Massive size and scale are baked into the Encyclopedia of Surfing. I speak often about how EOS’ eternally unfinished and forever-scrolling surf-history canvas is an exciting rather than daunting task, how the journey is the destination, about process over product, etc etc and you get the idea. Matt Barr and I talked about this recently on Matt’s excellent Looking Sideways podcast (click here), and gazing up at my cloud-scraping project don’t I just sound cavalier and offhand and hey-ho? I believe I do.
But then one day you turn 60 and realize that life is nearly half over, and the truth is I panic on the regular about all the people, places, and events that have not yet found their rightful home on EOS, and the only thing to do in those moments is to start working as if a sticky COVID molecule with my name on it just landed on the EOS home office Nespresso machine Start button. They say 60 is the new 40, but beneath this steaming espresso before me, I smell bullshit.

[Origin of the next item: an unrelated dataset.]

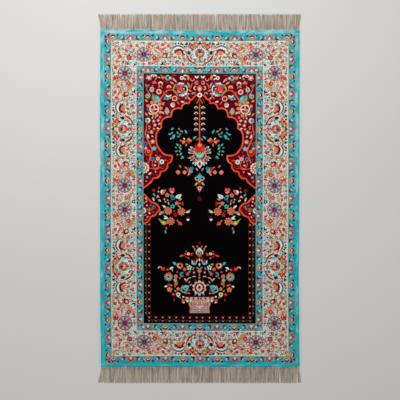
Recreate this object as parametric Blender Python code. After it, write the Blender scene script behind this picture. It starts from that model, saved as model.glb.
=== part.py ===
"""Prayer rug: one flat pile-woven body with a warp fringe along each end.

Metres, +Z up. X runs across the rug and +Y towards its niche end. The origin is the
centre of the underside, on the surface that the rug lies on.
"""

import math

import bmesh
import bpy
from mathutils import noise

# The pile body
BODY_WIDTH = 0.700
BODY_LENGTH = 1.185
BODY_THICKNESS = 0.0055
SHOULDER_RADIUS = 0.0020
SHOULDER_SEGMENTS = 2
CELLS_ACROSS = 24
CELLS_ALONG = 40
SWELL_HEIGHT = 0.0006
SWELL_PITCH = 0.16
RIM_ANGLE = math.radians(60)
SMOOTH_ANGLE = math.radians(40)

# The fringe: a heading strip with its locks, at each end of the body
CLEARANCE = 0.0003
HEADING_DEPTH = 0.0035
HEADING_INSET = 0.0008
FRINGE_REACH = 0.651
LOCKS_PER_END = 144
LOCK_FILL = 0.74
LOCK_SECTIONS = 3
LOCK_ROOT_HEIGHT = 0.0030
LOCK_TIP_HEIGHT = 0.0018
LOCK_TIP_TAPER = 0.84
TIP_SPREAD = 0.3585
CORNER_LEAN_POWER = 7
GAP_FALLOFF = 0.028
SWAY = 0.0008
SWAY_PITCH = 0.062
TRIM_WAVE = 0.0022
TRIM_PITCH = 0.045
TRIM_END_OFFSET = 3.7

# How far each edge stands out of the straight rectangle.
# Columns: place along the edge from -1 to 1, metres outwards.
FAR_EDGE = (
    (-1.00, 0.0042),
    (-0.84, 0.0018),
    (-0.36, 0.0006),
    (-0.10, -0.0018),
    (0.12, -0.0015),
    (0.60, -0.0008),
    (0.75, 0.0010),
    (1.00, 0.0013),
)
NEAR_EDGE = (
    (-1.00, 0.0005),
    (-0.50, -0.0007),
    (0.00, 0.0004),
    (0.85, 0.0007),
    (1.00, -0.0009),
)
LEFT_EDGE = (
    (-1.00, -0.0030),
    (-0.86, -0.0027),
    (-0.72, -0.0008),
    (0.00, 0.0000),
    (0.20, -0.0005),
    (0.48, 0.0008),
    (0.70, -0.0003),
    (1.00, -0.0008),
)
RIGHT_EDGE = (
    (-1.00, 0.0013),
    (-0.80, -0.0004),
    (-0.66, -0.0005),
    (-0.48, -0.0020),
    (-0.22, -0.0007),
    (0.28, 0.0002),
    (0.70, 0.0010),
    (1.00, 0.0013),
)

# Where the locks part into clumps. Columns: place across the rug, opening at the tips.
FAR_GAPS = (
    (-0.276, 0.0028),
    (-0.224, 0.0018),
    (-0.166, 0.0016),
    (-0.076, 0.0024),
    (0.056, 0.0028),
    (0.169, 0.0014),
    (0.218, 0.0030),
    (0.248, 0.0018),
    (0.306, 0.0014),
)
NEAR_GAPS = (
    (-0.296, 0.0032),
    (-0.190, 0.0020),
    (-0.130, 0.0030),
    (-0.070, 0.0022),
    (0.070, 0.0014),
    (0.201, 0.0014),
    (0.282, 0.0030),
    (0.341, 0.0046),
)

HALF_WIDTH = BODY_WIDTH / 2
HALF_LENGTH = BODY_LENGTH / 2
FAR, NEAR = 1, -1


def clear_scene():
    for old in list(bpy.data.objects):
        bpy.data.objects.remove(old, do_unlink=True)


def new_collection(name):
    collection = bpy.data.collections.new(name)
    bpy.context.scene.collection.children.link(collection)
    return collection


def new_material(name, colour, roughness):
    material = bpy.data.materials.new(name)
    material.use_nodes = True
    shader = material.node_tree.nodes["Principled BSDF"]
    shader.inputs["Base Color"].default_value = (*colour, 1.0)
    shader.inputs["Roughness"].default_value = roughness
    shader.inputs["Metallic"].default_value = 0.0
    return material


def add_piece(name, bm, collection, material):
    bmesh.ops.recalc_face_normals(bm, faces=bm.faces)
    mesh = bpy.data.meshes.new(name)
    bm.to_mesh(mesh)
    bm.free()
    mesh.materials.append(material)
    piece = bpy.data.objects.new(name, mesh)
    collection.objects.link(piece)
    return piece


def read_table(rows, place):
    """The table's value at a place, eased from row to row."""
    for (start, before), (end, after) in zip(rows, rows[1:]):
        if place <= end:
            share = max(0.0, (place - start) / (end - start))
            eased = share * share * (3 - 2 * share)
            return before + (after - before) * eased
    return rows[-1][1]


def left_edge(y):
    return -HALF_WIDTH - read_table(LEFT_EDGE, y / HALF_LENGTH)


def right_edge(y):
    return HALF_WIDTH + read_table(RIGHT_EDGE, y / HALF_LENGTH)


def end_edge(x, end):
    table = FAR_EDGE if end == FAR else NEAR_EDGE
    return end * (HALF_LENGTH + read_table(table, x / HALF_WIDTH))


def end_chord(x, end):
    """The end edge as the body's cells cut it, straight from column to column."""
    left = left_edge(end * HALF_LENGTH)
    right = right_edge(end * HALF_LENGTH)
    column = (x - left) / (right - left) * CELLS_ACROSS
    before = math.floor(column)
    first = end_edge((2 * before / CELLS_ACROSS - 1) * HALF_WIDTH, end)
    second = end_edge((2 * (before + 1) / CELLS_ACROSS - 1) * HALF_WIDTH, end)
    return first + (second - first) * (column - before)


def outline_point(across, along):
    """A place on the body from its shares across and along, each from -1 to 1."""
    x = across * HALF_WIDTH
    y = along * HALF_LENGTH
    near = end_edge(x, NEAR)
    far = end_edge(x, FAR)
    left = left_edge(y)
    right = right_edge(y)
    return (
        left + (right - left) * (across + 1) / 2,
        near + (far - near) * (along + 1) / 2,
    )


def pile_swell(x, y):
    """The soft unevenness of the pile's surface."""
    return SWELL_HEIGHT * noise.noise((x / SWELL_PITCH, y / SWELL_PITCH, 0.0))


def make_body(collection):
    """A gridded sheet with the rug's outline, thickened up from its flat underside."""
    bm = bmesh.new()
    bmesh.ops.create_grid(
        bm, x_segments=CELLS_ACROSS, y_segments=CELLS_ALONG, size=1.0
    )
    for vert in bm.verts:
        vert.co.x, vert.co.y = outline_point(vert.co.x, vert.co.y)
    bmesh.ops.solidify(bm, geom=bm.faces[:], thickness=-BODY_THICKNESS)
    bmesh.ops.recalc_face_normals(bm, faces=bm.faces)

    rim = [
        edge
        for edge in bm.edges
        if edge.calc_face_angle(0.0) > RIM_ANGLE
        and min(vert.co.z for vert in edge.verts) > BODY_THICKNESS / 2
    ]
    bmesh.ops.bevel(
        bm,
        geom=rim,
        offset=SHOULDER_RADIUS,
        segments=SHOULDER_SEGMENTS,
        profile=0.5,
        affect="EDGES",
        material=-1,
    )
    for vert in bm.verts:
        if vert.co.z > BODY_THICKNESS / 2:
            vert.co.z += pile_swell(vert.co.x, vert.co.y)
    underside = [face for face in bm.faces if face.calc_center_median().z < CLEARANCE]
    bmesh.ops.dissolve_faces(bm, faces=underside)

    pile = new_material("pile", (0.05, 0.42, 0.45), 0.85)
    body = add_piece("rug_body", bm, collection, pile)
    body.data.set_sharp_from_angle(angle=SMOOTH_ANGLE)
    return body


def parting(x, gaps):
    """How far the clumps have pulled a lock's tip towards their own middle."""
    return sum(
        math.copysign(opening / 2, x - place)
        * max(0.0, 1.0 - abs(x - place) / GAP_FALLOFF)
        for place, opening in gaps
    )


def corner_lean(x, outermost, tip_width, gaps):
    """How far a lock's tip leans out, most at the corner, where it ends at the spread."""
    most = TIP_SPREAD - tip_width / 2 - abs(outermost + parting(outermost, gaps))
    return math.copysign(most * (x / outermost) ** CORNER_LEAN_POWER, x)


def sway(x, along):
    """The locks' slight side bend, shared by neighbours so that they never cross."""
    return SWAY * math.sin(2 * math.pi * x / SWAY_PITCH) * math.sin(math.pi * along)


def trim_line(x, end):
    """Where the shears cut the locks, a little short of the straight line in places."""
    wave = 0.5 + 0.5 * noise.noise((x / TRIM_PITCH, end * TRIM_END_OFFSET, 0.0))
    return FRINGE_REACH - TRIM_WAVE * wave


def middle_of(face):
    return face.calc_center_median().x


def make_fringe(name, end, gaps, collection, material):
    """A heading strip beside the body's end, with each lock pulled out of its side."""
    start = left_edge(end * HALF_LENGTH) + HEADING_INSET
    stop = right_edge(end * HALF_LENGTH) - HEADING_INSET
    pitch = (stop - start) / (LOCKS_PER_END - 1 + LOCK_FILL)
    lock_width = pitch * LOCK_FILL

    # Columns alternate between a lock's root and the gap to the next lock.
    columns = 2 * LOCKS_PER_END - 1
    bm = bmesh.new()
    bmesh.ops.create_grid(bm, x_segments=columns, y_segments=1, size=1.0)
    for vert in bm.verts:
        line = round((vert.co.x + 1) / 2 * columns)
        vert.co.x = start + pitch * (line // 2) + lock_width * (line % 2)
        out = CLEARANCE + HEADING_DEPTH * (vert.co.y > 0)
        vert.co.y = end_chord(vert.co.x, end) + end * out
    bmesh.ops.solidify(bm, geom=bm.faces[:], thickness=-LOCK_ROOT_HEIGHT)
    bmesh.ops.recalc_face_normals(bm, faces=bm.faces)

    outer = [face for face in bm.faces if face.normal.y * end > 0.9]
    outer.sort(key=middle_of)
    tips = outer[::2]
    middles = [middle_of(face) for face in tips]
    bases = [face.calc_center_median().y for face in tips]
    tip_width = lock_width * LOCK_TIP_TAPER
    for section in range(1, LOCK_SECTIONS + 1):
        along = section / LOCK_SECTIONS
        width = lock_width + (tip_width - lock_width) * along
        height = LOCK_ROOT_HEIGHT + (LOCK_TIP_HEIGHT - LOCK_ROOT_HEIGHT) * along
        tips = bmesh.ops.extrude_discrete_faces(bm, faces=tips)["faces"]
        tips.sort(key=middle_of)
        for face, middle, base in zip(tips, middles, bases):
            before = middle_of(face)
            outermost = middles[0] if middle < 0 else middles[-1]
            lean = corner_lean(middle, outermost, tip_width, gaps)
            shift = (lean + parting(middle, gaps)) * along + sway(middle, along)
            reach = base + (end * trim_line(middle, end) - base) * along
            for vert in face.verts:
                side = math.copysign(width / 2, vert.co.x - before)
                top = height if vert.co.z > CLEARANCE else 0.0
                vert.co = (middle + shift + side, reach, top)
    return add_piece(name, bm, collection, material)


def main():
    clear_scene()
    rug = new_collection("prayer_rug")
    make_body(rug)
    yarn = new_material("fringe_yarn", (0.42, 0.34, 0.27), 0.9)
    make_fringe("fringe_far", FAR, FAR_GAPS, rug, yarn)
    make_fringe("fringe_near", NEAR, NEAR_GAPS, rug, yarn)


main()
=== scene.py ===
import cmath
import math
import random

import bmesh
import bpy
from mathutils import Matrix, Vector, geometry, noise


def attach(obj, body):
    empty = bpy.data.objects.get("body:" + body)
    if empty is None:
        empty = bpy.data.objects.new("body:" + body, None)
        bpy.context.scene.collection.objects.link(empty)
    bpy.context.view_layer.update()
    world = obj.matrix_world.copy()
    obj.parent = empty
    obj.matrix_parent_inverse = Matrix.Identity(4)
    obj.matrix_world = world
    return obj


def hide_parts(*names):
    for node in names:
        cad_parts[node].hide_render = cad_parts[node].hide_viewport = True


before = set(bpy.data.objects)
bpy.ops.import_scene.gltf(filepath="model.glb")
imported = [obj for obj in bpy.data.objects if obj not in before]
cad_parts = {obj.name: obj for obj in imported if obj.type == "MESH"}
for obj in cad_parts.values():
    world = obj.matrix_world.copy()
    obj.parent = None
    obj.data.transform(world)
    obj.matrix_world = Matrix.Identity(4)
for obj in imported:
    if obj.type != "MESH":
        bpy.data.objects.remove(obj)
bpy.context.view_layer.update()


# The grounds. A knotted rug is made from a chart that gives the dye of every knot. Here the
# chart is a stack of outlines in millimetres from the rug's middle, X across and Y towards the
# niche as one complex number, and a later outline's knots cover an earlier one's.
HALF_WIDTH = 350.0
HALF_LENGTH = 592.5
GUARD_GROUND = (337.0, 579.0)
BORDER_OUTER = (308.5, 551.0)
BORDER_INNER = (222.6, 465.4)
BORDER_RIM = 2.4
RIM_SHADE = 1.8
FIELD = (197.5, 439.5)
FIELD_RIM = 2.0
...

Sixty is not the new 40. Sixty means you could dig your final rail at any time.
So . . . .
Welcome to EOS, Carwyn Williams, you grinning drinks-all-around ray of Welsh sunshine you, and thanks for making pro surfing during the George H. W. Bush years 15% more fun than it would have been otherwise.
Kit Horn, same to you, except using my indoor voice, in honor of your quiet big-wave rectitude and reserve.
I wanted to call EOS newcomer Dick Meseroll the Dean of East Coast Surfing Photographers, but Larry Pope owns that title in perpetuity, so Dickie can be the Provost of East Coast Surfing Photographers, or the Ombudsman of East Coast Surf Photographers, or the Rector of East Coast Surf Photography, his choice.
1960s big-wave charger Kealoha Kaio, meanwhile, is just a few spawn short of being the literal Father of Modern Hawaiian Surfing, given that upon his death in 2005, at age 70, he had 11 children, 38 grandchildren, and 14 great-grandchildren—not quite Screamin’ Jay Hawkins territory, but impressive when you consider that Kaio somehow had enough time and energy left to invent a new chilled-out way of riding huge waves. “I thought Ricky Grigg was the best,” Kaio told Nick Carroll. “Then I started watching him closely and saw how he would throw his hands up just after the takeoff, and still have them up during bottom turns. So I decided I would work on keeping my hands and arms down low on bigger waves.” And here it is in one perfect photograph, except that’s Paul Gebauer, not Grigg, behind Kaio.